It’s been a week since I arrived on the island at 1001 temples with my friend Valentine who came to Bali to study at Udayana University. First advice I would give, do not panic when you see a horde of taxi drivers follow you when you arrive at Denpasar Airport… For the transport, I recommend the application Gojek, the “Balinese Uber”, which offers very affordable prices. Another point, I was also happy to go from my French 5° to the 30° of Bali, but still pay attention to the heat sometimes stifling and hydrate you without ever drinking tap water…

I spent my first days in Jimbaran, a small town in South Bali, famous for its seafood market and quiet bay. Near Jimbaran is the Garuda Wisnu Kencana Cultural Park, a 60-hectare cultural park dedicated to the Hindu God Vishnu and his mount, the mythical bird Garuda. To admire these gigantic statues, it is necessary to have good shoes and a lot of energy because walking under the heat is challenging.

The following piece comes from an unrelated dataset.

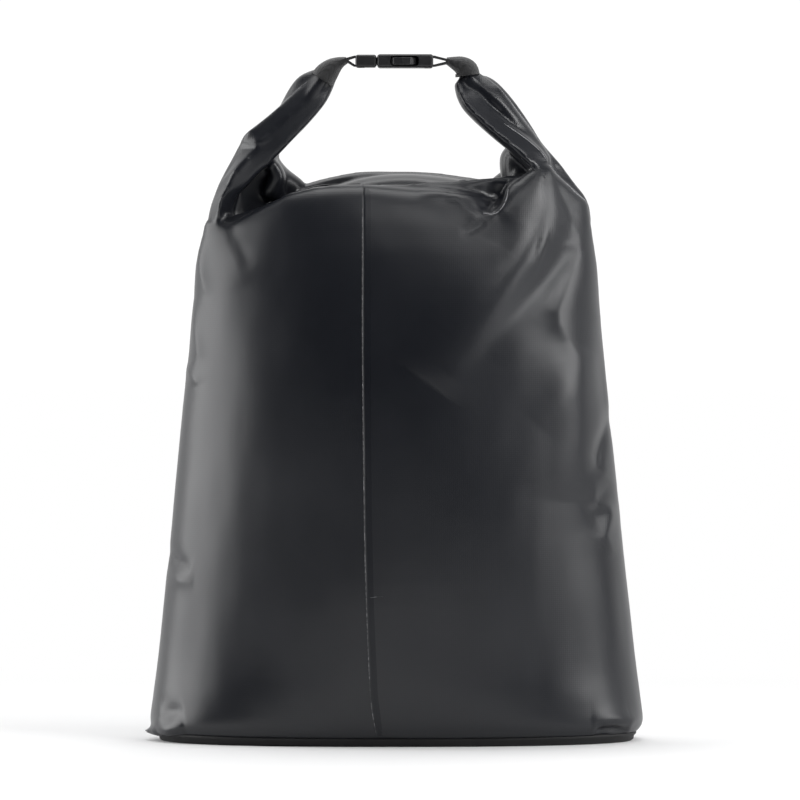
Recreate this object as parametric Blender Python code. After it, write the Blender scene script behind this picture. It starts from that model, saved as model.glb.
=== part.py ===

One thing that struck me was the extreme kindness of the Balinese. Everyone greets you in the street and helps you with generosity. Wherever we went, we were welcomed like queens. It was even a little bit disturbing at first. The meetings are not what is missing in Bali where there is a friendly and relaxed spirit. In just a few days, I have already met a lot of beautiful people, of all ages, and I look forward to the continuation.

How to talk about Bali without talking about food … Traveling to Bali is an opportunity to discover exotic culinary specialties. You can afford delicious meals for less than 3 euros, and for food lovers like me, this is great news. I also discovered the famous warungs, small local restaurants that serve traditional food at very attractive prices. Do not be fooled by the appearance of a warung because you enjoy it as much as in a luxurious restaurant. The motorbike is the best way to get around the island, so I rent one despite my apprehension of the Balinese driving and traffic. Count less than 50 euros a month for renting. I dreaded my first time on this engine but we get used to it quickly.

After discovering the south of the island, we headed for Canggu, on the west coast, one of the most popular areas of Bali, bordered by miles of beaches. There are much more tourists and expats than in Jimbaran, many trendy restaurants, healthy cafes, beach clubs and luxurious villas. It is the meeting place for surfers, skaters, fans of yoga and vegan food. I thank Melda for finding me a place to stay near the ocean in such a lively, relaxing, and cultural spot.

A desire to escape and explore, so I went to Nusa Penida, a small island located southeast of Bali, less touristic than the Gili Islands. I was amazed at the heavenly landscapes, especially Kelingking Beach, a beautiful beach whose cliffs overlooking it form a dinosaur head if you have a little imagination… one of the most spectacular places in Nusa Penida. This exploration ended with our swim in the waters of Crystal Bay.

What struck me during my first days is the importance of culture and religion for locals. The Balinese have developed the island with tourism while preserving their ancestral and authentic culture. Ceremonies and religious holidays are very common. Religion occupies a fundamental place in the daily life of the Balinese. Every morning offerings are held to celebrate the gods or ancestors, and you will come across hundreds of small baskets of palm leaves on the sidewalks filled with rice, flowers and fruits.

What I particularly admire is their way of seeing and thanking their lives, their gratitude, their optimism and their faith. They are always grateful to the gods and for what they have without complaining, and I think that’s the secret of life. After only a week, I am already conquered. It is impossible not to love the Balinese smile. I look forward to discover temples, ceremonies, mountain landscapes, rice fields, lush vegetation, wildlife, culture, secret beaches and much more. I thank Bali Je T’aime for giving me this opportunity.